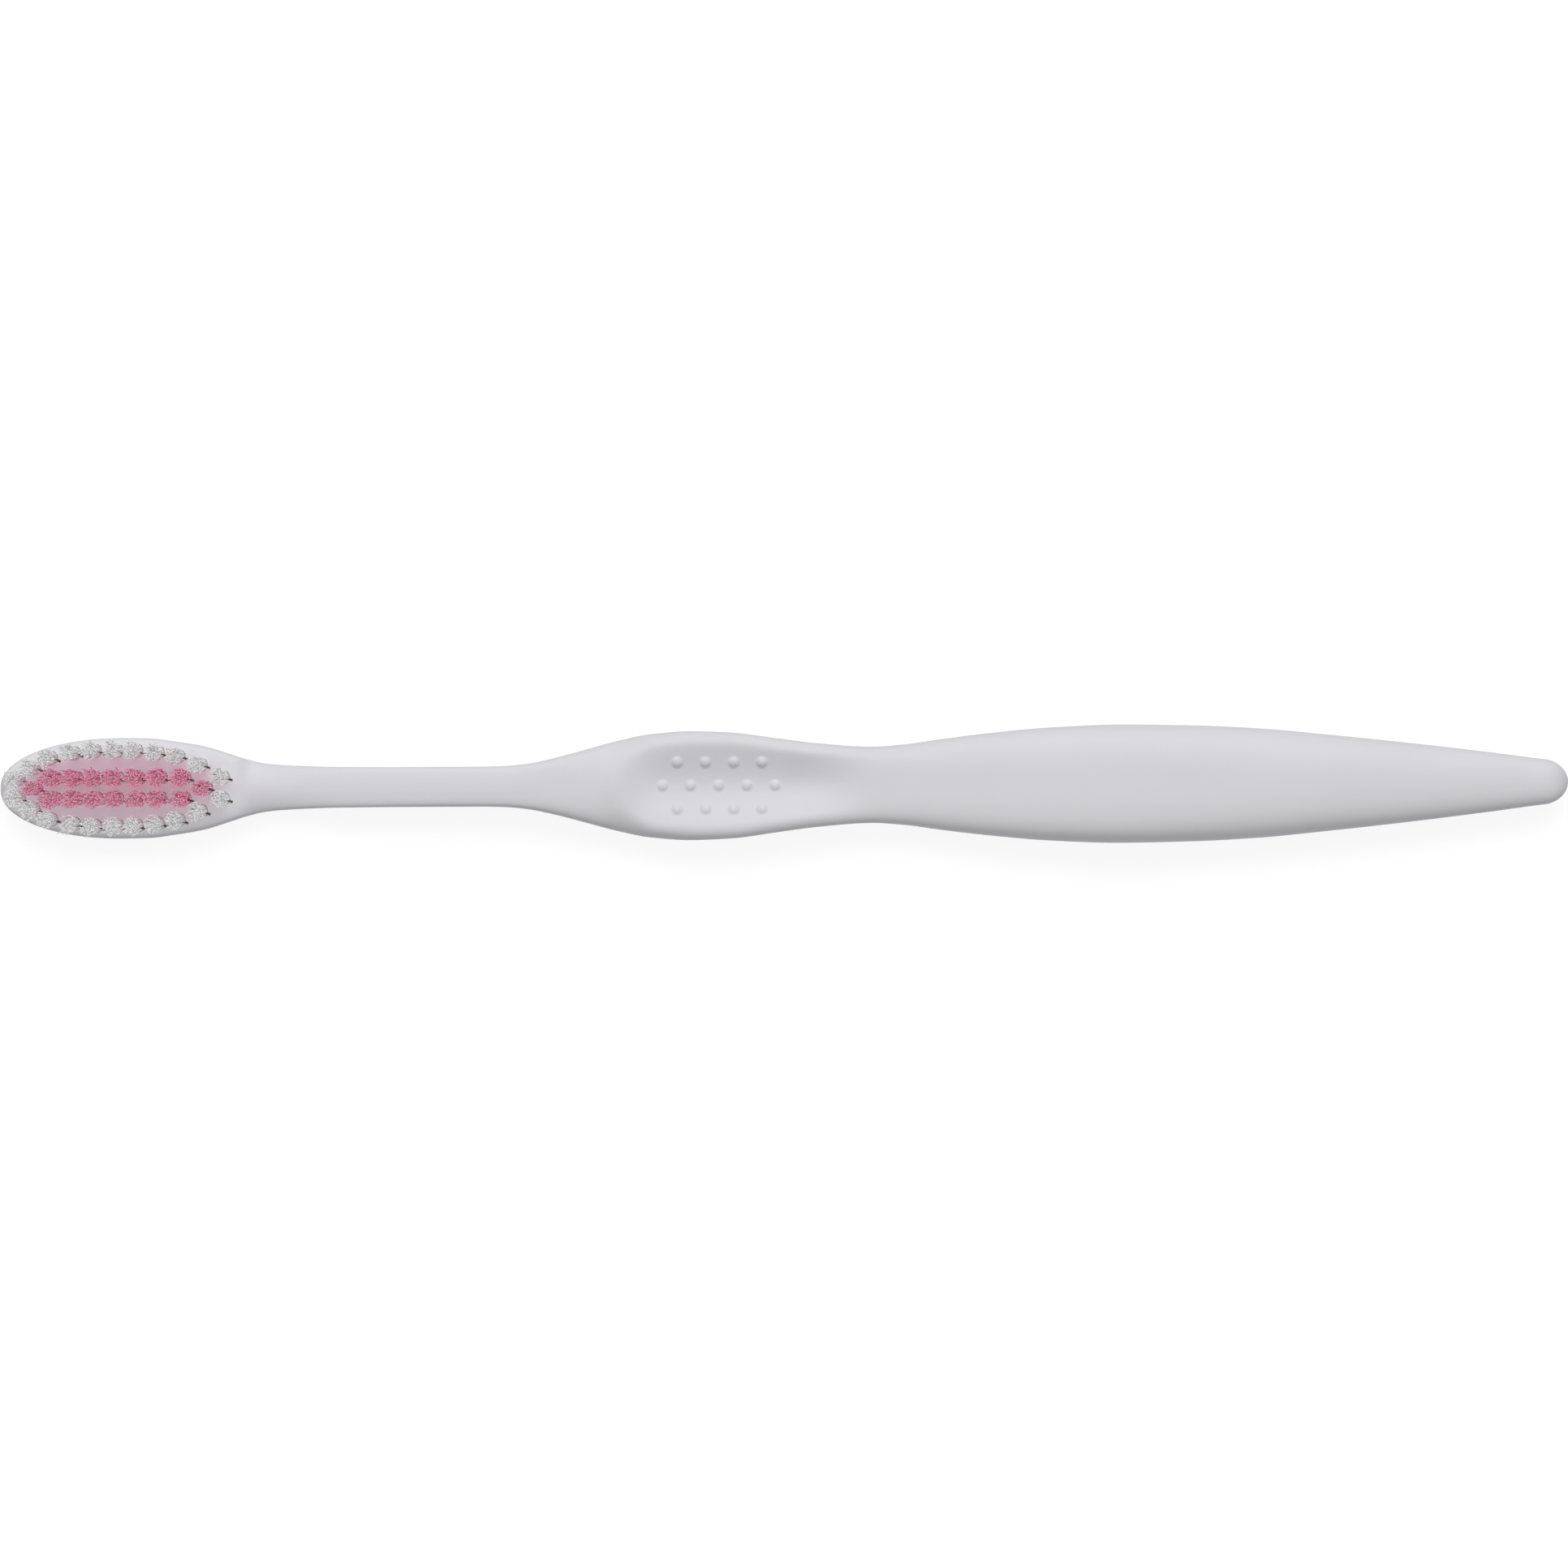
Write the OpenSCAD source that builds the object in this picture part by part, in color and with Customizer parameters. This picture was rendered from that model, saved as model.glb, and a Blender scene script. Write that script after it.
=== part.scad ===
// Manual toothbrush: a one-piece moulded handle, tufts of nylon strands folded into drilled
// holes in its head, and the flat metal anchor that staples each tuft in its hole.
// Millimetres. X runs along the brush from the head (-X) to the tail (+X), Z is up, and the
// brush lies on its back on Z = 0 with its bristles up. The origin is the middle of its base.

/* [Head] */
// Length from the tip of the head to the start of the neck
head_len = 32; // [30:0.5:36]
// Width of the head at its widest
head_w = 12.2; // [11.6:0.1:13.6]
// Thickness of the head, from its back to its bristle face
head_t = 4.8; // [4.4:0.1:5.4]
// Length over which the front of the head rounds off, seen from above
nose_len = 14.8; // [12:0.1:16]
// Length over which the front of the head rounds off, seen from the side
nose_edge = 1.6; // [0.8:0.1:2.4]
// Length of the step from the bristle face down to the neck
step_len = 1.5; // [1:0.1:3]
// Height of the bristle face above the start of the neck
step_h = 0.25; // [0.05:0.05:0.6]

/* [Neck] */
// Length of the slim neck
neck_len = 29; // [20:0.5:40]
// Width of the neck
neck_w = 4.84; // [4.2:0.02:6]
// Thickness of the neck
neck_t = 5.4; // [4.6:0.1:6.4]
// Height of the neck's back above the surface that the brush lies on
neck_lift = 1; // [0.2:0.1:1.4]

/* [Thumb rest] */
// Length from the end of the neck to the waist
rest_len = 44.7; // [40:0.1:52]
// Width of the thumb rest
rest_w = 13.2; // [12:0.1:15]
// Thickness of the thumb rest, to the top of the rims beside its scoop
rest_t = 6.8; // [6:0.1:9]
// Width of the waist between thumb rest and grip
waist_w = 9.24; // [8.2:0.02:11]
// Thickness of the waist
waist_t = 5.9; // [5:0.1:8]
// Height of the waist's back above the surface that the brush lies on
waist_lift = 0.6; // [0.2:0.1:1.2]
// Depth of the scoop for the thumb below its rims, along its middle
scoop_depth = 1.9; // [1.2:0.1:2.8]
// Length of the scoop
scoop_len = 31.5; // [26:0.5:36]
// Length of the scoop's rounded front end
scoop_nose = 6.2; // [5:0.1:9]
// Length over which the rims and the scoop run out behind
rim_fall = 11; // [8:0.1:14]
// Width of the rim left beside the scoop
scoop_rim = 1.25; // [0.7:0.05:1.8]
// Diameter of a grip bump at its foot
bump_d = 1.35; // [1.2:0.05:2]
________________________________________
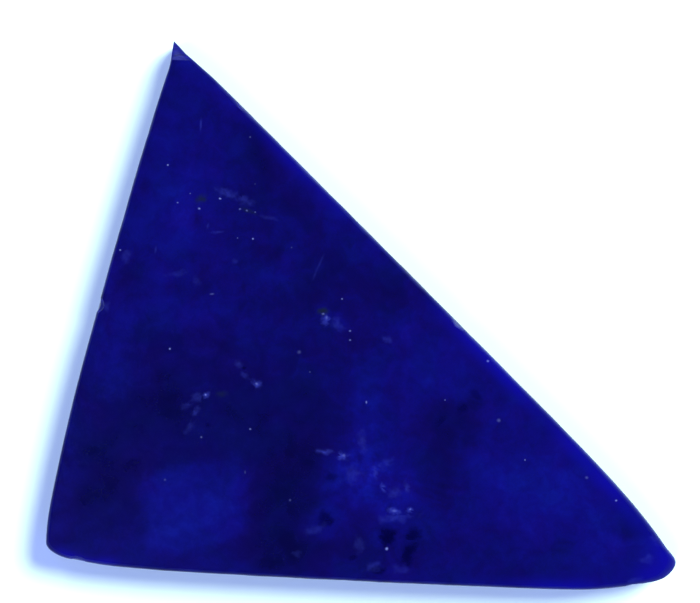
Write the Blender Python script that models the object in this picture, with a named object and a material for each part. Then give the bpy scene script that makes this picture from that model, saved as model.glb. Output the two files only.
________________________________________
*TASK DETAILS*.
Begin with the line containing "Write the OpenSCAD" and end with the line containing "of its base."; repeat every line from start to finish exactly, and nothing outside them.

*SOLVED PROBLEM*.
Write the OpenSCAD source that builds the object in this picture part by part, in color and with Customizer parameters. This picture was rendered from that model, saved as model.glb, and a Blender scene script. Write that script after it.
=== part.scad ===
// Manual toothbrush: a one-piece moulded handle, tufts of nylon strands folded into drilled
// holes in its head, and the flat metal anchor that staples each tuft in its hole.
// Millimetres. X runs along the brush from the head (-X) to the tail (+X), Z is up, and the
// brush lies on its back on Z = 0 with its bristles up. The origin is the middle of its base.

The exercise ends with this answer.